Soon after the story appeared on the Inquirer’s front page and posted on its online edition, local and international tourists, who are mostly Rotarians, started to arrive in Balubad. According to De Gracia, the story and photo were shared over a thousand times on Facebook by club members across the globe.
The feat has become the subject of interest of Rotarians who considered it one of the proud achievements of the organization in modern times, he said. “The public became aware that Rotary is not just a civic organization but also an advocate of socially relevant projects and in this case, environmental protection.”
Oscar Chua, past president of the RCA and project chair, said that “whenever we attended a Rotary event, we were always given recognition because of the reef.”
De Gracia, who owns a resort in the town, said the Rotary reef had become a favorite underwater attraction for local and foreign divers, mostly Koreans and Japanese.
“The divers are thrilled watching friendly fish, even the big ones feeding on their hands. That’s the advantage of the site—our fish are not afraid of the divers,” he said.
Divers usually converge in Atimonan from April to October, when De Gracia said “the sea is calm and the weather is most often conducive to spend the time on the beach.”

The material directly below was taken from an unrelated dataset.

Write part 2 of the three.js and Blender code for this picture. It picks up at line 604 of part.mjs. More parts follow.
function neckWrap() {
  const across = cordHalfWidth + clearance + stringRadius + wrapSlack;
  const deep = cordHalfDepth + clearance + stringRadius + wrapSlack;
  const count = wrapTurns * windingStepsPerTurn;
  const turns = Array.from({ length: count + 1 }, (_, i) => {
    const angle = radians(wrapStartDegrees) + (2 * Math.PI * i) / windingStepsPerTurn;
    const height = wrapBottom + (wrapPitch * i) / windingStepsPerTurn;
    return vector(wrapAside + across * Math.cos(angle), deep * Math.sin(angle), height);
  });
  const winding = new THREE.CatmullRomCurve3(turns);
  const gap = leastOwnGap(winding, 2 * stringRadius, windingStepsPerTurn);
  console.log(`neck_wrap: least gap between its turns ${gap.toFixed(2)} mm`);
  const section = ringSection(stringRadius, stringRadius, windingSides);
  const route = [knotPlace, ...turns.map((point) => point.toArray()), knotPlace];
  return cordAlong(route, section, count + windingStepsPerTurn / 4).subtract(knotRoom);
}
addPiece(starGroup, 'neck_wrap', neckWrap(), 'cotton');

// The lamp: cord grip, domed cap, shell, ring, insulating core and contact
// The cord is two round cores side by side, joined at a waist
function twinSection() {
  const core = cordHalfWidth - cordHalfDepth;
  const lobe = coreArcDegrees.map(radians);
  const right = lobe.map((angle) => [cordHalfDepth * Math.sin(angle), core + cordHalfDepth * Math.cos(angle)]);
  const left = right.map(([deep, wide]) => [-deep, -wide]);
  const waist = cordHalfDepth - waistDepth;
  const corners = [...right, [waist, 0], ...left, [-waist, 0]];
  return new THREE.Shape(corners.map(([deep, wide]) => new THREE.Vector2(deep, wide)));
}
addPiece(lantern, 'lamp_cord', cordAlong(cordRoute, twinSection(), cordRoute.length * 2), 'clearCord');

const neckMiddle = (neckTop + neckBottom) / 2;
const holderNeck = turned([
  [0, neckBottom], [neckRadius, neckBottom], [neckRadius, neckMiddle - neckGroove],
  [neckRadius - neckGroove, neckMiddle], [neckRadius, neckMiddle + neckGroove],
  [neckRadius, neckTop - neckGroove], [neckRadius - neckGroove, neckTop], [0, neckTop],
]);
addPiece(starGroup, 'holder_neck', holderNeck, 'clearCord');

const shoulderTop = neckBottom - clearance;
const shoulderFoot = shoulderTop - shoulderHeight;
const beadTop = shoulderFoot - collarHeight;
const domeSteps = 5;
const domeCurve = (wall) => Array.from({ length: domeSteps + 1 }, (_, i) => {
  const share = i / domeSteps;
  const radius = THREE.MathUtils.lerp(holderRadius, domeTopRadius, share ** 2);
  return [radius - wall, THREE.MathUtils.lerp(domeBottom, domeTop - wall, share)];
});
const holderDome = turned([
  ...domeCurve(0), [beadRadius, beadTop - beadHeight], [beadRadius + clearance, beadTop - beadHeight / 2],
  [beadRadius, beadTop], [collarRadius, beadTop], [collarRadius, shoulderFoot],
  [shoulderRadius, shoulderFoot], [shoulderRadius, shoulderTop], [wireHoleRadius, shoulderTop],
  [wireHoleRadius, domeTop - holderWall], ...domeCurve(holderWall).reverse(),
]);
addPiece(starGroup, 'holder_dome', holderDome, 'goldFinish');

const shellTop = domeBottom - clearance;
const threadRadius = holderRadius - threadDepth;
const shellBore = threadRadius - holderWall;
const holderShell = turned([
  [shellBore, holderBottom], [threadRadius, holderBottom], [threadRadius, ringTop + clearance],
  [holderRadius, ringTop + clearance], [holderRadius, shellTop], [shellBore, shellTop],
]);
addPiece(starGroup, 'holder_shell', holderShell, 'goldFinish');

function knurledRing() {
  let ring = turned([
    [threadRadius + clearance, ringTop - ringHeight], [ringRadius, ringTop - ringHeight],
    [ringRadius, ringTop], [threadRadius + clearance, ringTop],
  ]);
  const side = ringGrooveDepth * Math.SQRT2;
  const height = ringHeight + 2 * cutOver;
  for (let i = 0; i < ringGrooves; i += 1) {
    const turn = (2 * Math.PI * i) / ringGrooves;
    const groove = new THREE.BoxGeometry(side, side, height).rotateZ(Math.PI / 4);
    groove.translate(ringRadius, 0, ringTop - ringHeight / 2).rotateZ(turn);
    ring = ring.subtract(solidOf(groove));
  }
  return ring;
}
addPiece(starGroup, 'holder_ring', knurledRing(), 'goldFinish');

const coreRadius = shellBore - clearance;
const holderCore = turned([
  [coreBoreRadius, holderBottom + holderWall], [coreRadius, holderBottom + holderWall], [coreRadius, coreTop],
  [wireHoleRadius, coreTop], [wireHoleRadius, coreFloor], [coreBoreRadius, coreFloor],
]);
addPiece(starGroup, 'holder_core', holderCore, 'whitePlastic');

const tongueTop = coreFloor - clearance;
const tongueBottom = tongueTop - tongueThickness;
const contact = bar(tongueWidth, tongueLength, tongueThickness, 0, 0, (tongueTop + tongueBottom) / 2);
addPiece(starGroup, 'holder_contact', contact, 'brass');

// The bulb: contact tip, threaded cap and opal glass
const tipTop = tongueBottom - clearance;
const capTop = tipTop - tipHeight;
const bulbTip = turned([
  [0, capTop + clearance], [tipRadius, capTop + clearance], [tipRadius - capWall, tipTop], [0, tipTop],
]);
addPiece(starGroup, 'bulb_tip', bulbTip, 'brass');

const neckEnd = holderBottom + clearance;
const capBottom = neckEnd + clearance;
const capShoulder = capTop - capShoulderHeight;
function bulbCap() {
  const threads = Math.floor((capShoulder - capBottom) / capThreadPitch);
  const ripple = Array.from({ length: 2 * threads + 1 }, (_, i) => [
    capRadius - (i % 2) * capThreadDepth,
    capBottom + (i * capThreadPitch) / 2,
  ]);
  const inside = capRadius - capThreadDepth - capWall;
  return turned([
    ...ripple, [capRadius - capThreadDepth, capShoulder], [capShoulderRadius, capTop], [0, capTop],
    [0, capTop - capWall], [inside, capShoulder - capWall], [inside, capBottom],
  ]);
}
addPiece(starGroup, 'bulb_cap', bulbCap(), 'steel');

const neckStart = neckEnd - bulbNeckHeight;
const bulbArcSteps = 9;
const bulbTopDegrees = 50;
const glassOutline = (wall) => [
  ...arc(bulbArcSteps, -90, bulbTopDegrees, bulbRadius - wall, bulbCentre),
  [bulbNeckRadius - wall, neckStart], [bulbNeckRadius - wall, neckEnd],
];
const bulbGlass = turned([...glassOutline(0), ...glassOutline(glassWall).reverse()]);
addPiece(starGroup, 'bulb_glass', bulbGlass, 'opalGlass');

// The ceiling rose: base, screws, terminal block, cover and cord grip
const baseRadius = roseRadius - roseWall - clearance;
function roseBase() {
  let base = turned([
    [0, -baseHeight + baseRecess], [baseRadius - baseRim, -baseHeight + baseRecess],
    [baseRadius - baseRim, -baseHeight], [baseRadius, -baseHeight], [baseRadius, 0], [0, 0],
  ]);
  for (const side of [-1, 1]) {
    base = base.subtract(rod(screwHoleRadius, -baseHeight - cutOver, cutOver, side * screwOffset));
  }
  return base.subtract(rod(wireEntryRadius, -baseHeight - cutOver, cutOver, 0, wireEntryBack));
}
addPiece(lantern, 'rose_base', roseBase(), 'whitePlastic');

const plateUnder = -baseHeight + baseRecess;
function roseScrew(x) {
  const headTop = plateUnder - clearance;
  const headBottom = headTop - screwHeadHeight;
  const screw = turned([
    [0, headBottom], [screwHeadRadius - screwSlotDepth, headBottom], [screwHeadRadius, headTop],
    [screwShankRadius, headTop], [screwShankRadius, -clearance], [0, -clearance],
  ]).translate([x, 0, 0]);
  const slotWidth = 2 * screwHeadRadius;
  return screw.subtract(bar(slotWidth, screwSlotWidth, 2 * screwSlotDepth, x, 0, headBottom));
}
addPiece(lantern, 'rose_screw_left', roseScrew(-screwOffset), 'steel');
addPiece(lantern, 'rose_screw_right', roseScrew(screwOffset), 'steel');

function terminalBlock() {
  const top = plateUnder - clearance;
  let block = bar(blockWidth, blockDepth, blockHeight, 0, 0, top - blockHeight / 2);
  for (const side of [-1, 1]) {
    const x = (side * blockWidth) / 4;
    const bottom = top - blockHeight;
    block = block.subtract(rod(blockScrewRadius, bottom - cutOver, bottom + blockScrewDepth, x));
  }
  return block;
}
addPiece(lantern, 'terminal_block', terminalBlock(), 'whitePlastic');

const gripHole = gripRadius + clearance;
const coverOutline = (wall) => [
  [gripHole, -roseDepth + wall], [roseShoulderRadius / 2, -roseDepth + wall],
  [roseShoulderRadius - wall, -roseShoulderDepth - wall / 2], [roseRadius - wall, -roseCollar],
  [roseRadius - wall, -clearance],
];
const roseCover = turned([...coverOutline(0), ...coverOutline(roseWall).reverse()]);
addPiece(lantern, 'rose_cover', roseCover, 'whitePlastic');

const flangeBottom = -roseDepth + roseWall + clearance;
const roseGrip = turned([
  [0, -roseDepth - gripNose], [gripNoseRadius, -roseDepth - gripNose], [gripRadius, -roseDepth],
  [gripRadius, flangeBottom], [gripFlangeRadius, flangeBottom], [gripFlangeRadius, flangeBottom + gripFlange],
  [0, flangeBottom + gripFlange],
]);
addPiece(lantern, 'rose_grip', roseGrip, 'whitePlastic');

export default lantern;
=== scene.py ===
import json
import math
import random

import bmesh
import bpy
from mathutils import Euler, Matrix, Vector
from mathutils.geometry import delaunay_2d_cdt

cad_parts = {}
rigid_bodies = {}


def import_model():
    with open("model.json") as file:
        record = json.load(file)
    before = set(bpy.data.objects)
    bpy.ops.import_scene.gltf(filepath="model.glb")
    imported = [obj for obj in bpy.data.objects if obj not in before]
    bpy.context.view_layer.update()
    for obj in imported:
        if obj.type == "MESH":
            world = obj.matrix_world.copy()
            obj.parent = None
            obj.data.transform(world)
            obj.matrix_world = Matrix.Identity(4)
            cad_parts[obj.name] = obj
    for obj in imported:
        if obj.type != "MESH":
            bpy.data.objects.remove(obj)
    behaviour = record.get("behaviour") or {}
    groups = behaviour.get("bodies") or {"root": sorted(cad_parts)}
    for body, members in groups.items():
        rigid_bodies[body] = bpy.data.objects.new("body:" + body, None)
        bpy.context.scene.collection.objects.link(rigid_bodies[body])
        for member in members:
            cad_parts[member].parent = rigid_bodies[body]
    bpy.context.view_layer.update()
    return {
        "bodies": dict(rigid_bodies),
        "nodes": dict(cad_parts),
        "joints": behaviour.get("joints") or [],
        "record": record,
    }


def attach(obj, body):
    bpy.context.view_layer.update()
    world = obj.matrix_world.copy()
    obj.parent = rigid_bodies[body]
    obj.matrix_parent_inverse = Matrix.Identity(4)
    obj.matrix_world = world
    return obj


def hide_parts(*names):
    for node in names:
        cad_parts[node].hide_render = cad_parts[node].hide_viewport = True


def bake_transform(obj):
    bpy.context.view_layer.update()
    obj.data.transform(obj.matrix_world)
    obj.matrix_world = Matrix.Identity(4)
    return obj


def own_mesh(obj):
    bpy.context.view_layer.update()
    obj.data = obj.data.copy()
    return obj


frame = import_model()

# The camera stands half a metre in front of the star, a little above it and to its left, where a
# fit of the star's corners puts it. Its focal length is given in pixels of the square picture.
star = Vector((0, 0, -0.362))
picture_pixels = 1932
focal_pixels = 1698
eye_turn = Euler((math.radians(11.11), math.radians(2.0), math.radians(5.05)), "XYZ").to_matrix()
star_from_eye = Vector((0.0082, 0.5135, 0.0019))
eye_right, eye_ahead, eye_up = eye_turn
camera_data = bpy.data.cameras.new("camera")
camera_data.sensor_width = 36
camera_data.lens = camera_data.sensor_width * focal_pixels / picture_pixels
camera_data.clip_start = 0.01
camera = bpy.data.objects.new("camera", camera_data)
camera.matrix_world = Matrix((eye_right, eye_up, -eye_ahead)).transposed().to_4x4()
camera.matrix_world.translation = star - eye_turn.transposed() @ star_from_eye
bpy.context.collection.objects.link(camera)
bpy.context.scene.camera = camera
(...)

With the arrival of tourists, local fishers have found an extra source of livelihood—ferrying them to the reef site, or a distance of a few hundred meters away from shore—on improvised but sturdy bamboo rafts with a shelter shaped like a nipa hut.
Charging P1,000 per trip, a raft operator earns P2,000 to P3,000 a day during peak season. “If there are a lot of tourists, I seldom go out in the sea to fish. I just service the divers and picnickers with my raft,” Romualdo said.
De Gracia said some tourists “just swim around the raft and feed the fish around them.” The operator would usually just wait for the divers to surface.
With the project and the influx of tourists, local officials and fishermen “are now strongly resolved to protect the sea for the sake of future generations,” he said.